[Start]
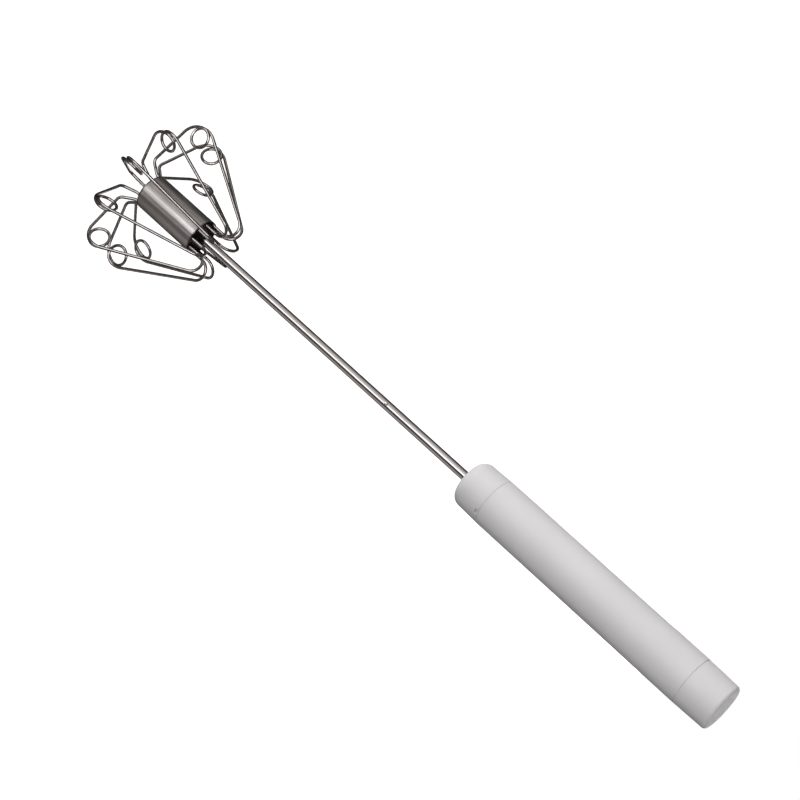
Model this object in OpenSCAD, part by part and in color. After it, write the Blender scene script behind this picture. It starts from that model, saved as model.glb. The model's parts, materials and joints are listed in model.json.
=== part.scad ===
// Push-action hand whisk: pressing the handle down on the shaft spins the wire head.
// Frame: +Z runs along the shaft from the head to the handle, and the origin is on the
// axis at the level of the lowest wires.  Millimetres.

/* [Wire head] */
// Number of wire tines round the head
tines = 10; // [6:1:10]
// Diameter of the tine wire
wire_d = 1.3; // [1.1:0.05:1.35]
// Sideways offset of each leg of a tine from its own plane
leg_offset = 0.74; // [0.72:0.01:0.78]
// Radius of the bend at the lower end of a tine
tip_bend_r = 2.4; // [2:0.1:3]
// Distance of that bend's centre from the axis
tip_bend_x = 11.77; // [11.5:0.01:11.8]
// Angle between the short neck below the sleeve and the axis
neck_angle = 35; // [33:1:36]
// Radius of the wide outer corner
corner_r = 7.9; // [7:0.1:8.5]
// Distance of the outer corner's centre from the axis
corner_x = 26.5; // [25:0.1:27]
// Height of the outer corner's centre
corner_z = 11.6; // [11:0.1:12]
// Mean radius of the small coil in the outer corner
coil_r = 4.1; // [3.6:0.1:4.4]
// Angle below horizontal at which the coil touches the outer corner
coil_angle = 10; // [5:1:20]
// Radius of the U-turn at the upper end of a tine
turn_r = 4.6; // [4.2:0.1:5]
// Height of the U-turn's centre
turn_z = 45.1; // [44:0.1:47]
// Distance of both legs from the axis, inside the sleeve
leg_x = 6.74; // [6.5:0.01:6.74]

/* [Hub] */
// Outside diameter of the steel sleeve round the tine ends
sleeve_d = 15.7; // [15.7:0.1:16.2]
// Wall of the steel sleeve
sleeve_wall = 0.35; // [0.3:0.01:0.35]
// Height of the sleeve's lower rim
sleeve_z = 7.8; // [7.5:0.1:8.5]
// Length of the sleeve
sleeve_l = 31.3; // [28:0.1:32]

/* [Shaft] */
// Outside diameter of the shaft tube
shaft_d = 4.0; // [4.0:0.1:4.2]
// Wall of the shaft tube
shaft_wall = 0.4; // [0.3:0.05:0.4]

/* [Handle] */
// Height of the handle's front face
handle_z = 191.3; // [180:0.1:200]
// Length of the front collar that shows
collar_l = 13.9; // [12:0.1:18]
// Length of the grip sleeve
grip_l = 100.1; // [98:0.1:110]
// Length of the rear cap that shows
cap_l = 15.1; // [14:0.1:18]
// Outside diameter of the grip
grip_d = 20.6; // [20:0.1:22]
// Wall of the grip sleeve
grip_wall = 1.75; // [1.5:0.05:1.8]
// How much narrower in radius the collar and cap are at their outer ends
end_taper = 0.3; // [0:0.05:0.5]
// Radius of the collar's rounded shoulder
shoulder_r = 4.2; // [3:0.1:5]

/* [Drive] */
// Travel of the shaft into the handle
stroke = 60; // [40:1:60]
// Rise of the twisted strip in one full turn
lead = 24; // [20:1:30]
// Width of the twisted strip
strip_w = 2.4; // [2:0.1:2.4]
// Thickness of the twisted strip
strip_t = 0.8; // [0.6:0.1:0.8]
// Wire diameter of the return spring
spring_wire = 0.9; // [0.7:0.1:0.9]
// Mean radius of the return spring
spring_r = 5.6; // [5.2:0.1:5.8]
// Turns of the return spring
spring_turns = 19; // [16:1:20]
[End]
What is being asked: Write out the data exactly as it stands.

Worked solution:
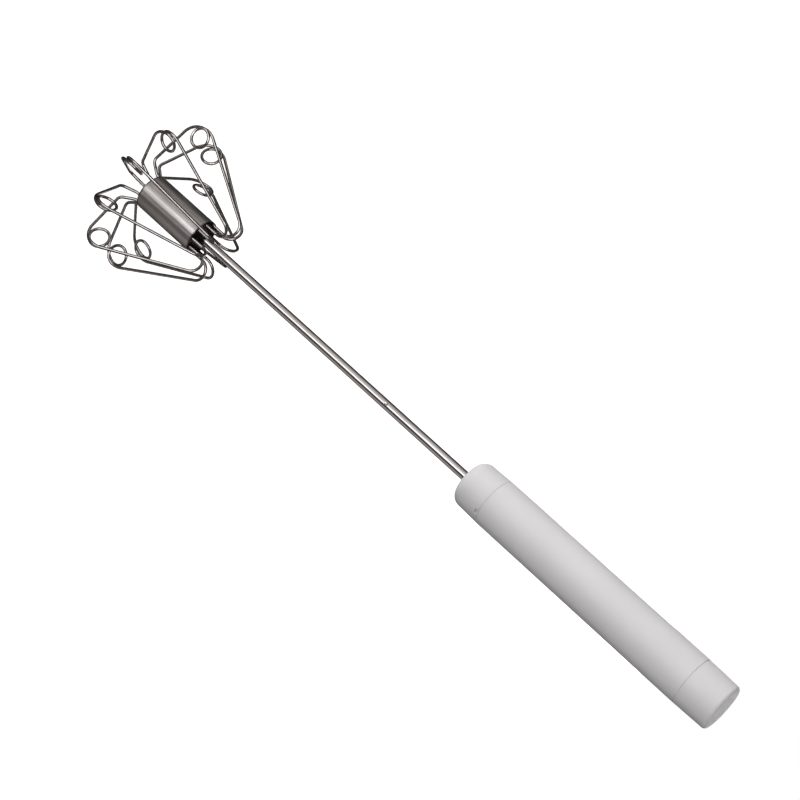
Model this object in OpenSCAD, part by part and in color. After it, write the Blender scene script behind this picture. It starts from that model, saved as model.glb. The model's parts, materials and joints are listed in model.json.
=== part.scad ===
// Push-action hand whisk: pressing the handle down on the shaft spins the wire head.
// Frame: +Z runs along the shaft from the head to the handle, and the origin is on the
// axis at the level of the lowest wires.  Millimetres.

/* [Wire head] */
// Number of wire tines round the head
tines = 10; // [6:1:10]
// Diameter of the tine wire
wire_d = 1.3; // [1.1:0.05:1.35]
// Sideways offset of each leg of a tine from its own plane
leg_offset = 0.74; // [0.72:0.01:0.78]
// Radius of the bend at the lower end of a tine
tip_bend_r = 2.4; // [2:0.1:3]
// Distance of that bend's centre from the axis
tip_bend_x = 11.77; // [11.5:0.01:11.8]
// Angle between the short neck below the sleeve and the axis
neck_angle = 35; // [33:1:36]
// Radius of the wide outer corner
corner_r = 7.9; // [7:0.1:8.5]
// Distance of the outer corner's centre from the axis
corner_x = 26.5; // [25:0.1:27]
// Height of the outer corner's centre
corner_z = 11.6; // [11:0.1:12]
// Mean radius of the small coil in the outer corner
coil_r = 4.1; // [3.6:0.1:4.4]
// Angle below horizontal at which the coil touches the outer corner
coil_angle = 10; // [5:1:20]
// Radius of the U-turn at the upper end of a tine
turn_r = 4.6; // [4.2:0.1:5]
// Height of the U-turn's centre
turn_z = 45.1; // [44:0.1:47]
// Distance of both legs from the axis, inside the sleeve
leg_x = 6.74; // [6.5:0.01:6.74]

/* [Hub] */
// Outside diameter of the steel sleeve round the tine ends
sleeve_d = 15.7; // [15.7:0.1:16.2]
// Wall of the steel sleeve
sleeve_wall = 0.35; // [0.3:0.01:0.35]
// Height of the sleeve's lower rim
sleeve_z = 7.8; // [7.5:0.1:8.5]
// Length of the sleeve
sleeve_l = 31.3; // [28:0.1:32]

/* [Shaft] */
// Outside diameter of the shaft tube
shaft_d = 4.0; // [4.0:0.1:4.2]
// Wall of the shaft tube
shaft_wall = 0.4; // [0.3:0.05:0.4]

/* [Handle] */
// Height of the handle's front face
handle_z = 191.3; // [180:0.1:200]
// Length of the front collar that shows
collar_l = 13.9; // [12:0.1:18]
// Length of the grip sleeve
grip_l = 100.1; // [98:0.1:110]
// Length of the rear cap that shows
cap_l = 15.1; // [14:0.1:18]
// Outside diameter of the grip
grip_d = 20.6; // [20:0.1:22]
// Wall of the grip sleeve
grip_wall = 1.75; // [1.5:0.05:1.8]
// How much narrower in radius the collar and cap are at their outer ends
end_taper = 0.3; // [0:0.05:0.5]
// Radius of the collar's rounded shoulder
shoulder_r = 4.2; // [3:0.1:5]

/* [Drive] */
// Travel of the shaft into the handle
stroke = 60; // [40:1:60]
// Rise of the twisted strip in one full turn
lead = 24; // [20:1:30]
// Width of the twisted strip
strip_w = 2.4; // [2:0.1:2.4]
// Thickness of the twisted strip
strip_t = 0.8; // [0.6:0.1:0.8]
// Wire diameter of the return spring
spring_wire = 0.9; // [0.7:0.1:0.9]
// Mean radius of the return spring
spring_r = 5.6; // [5.2:0.1:5.8]
// Turns of the return spring
spring_turns = 19; // [16:1:20]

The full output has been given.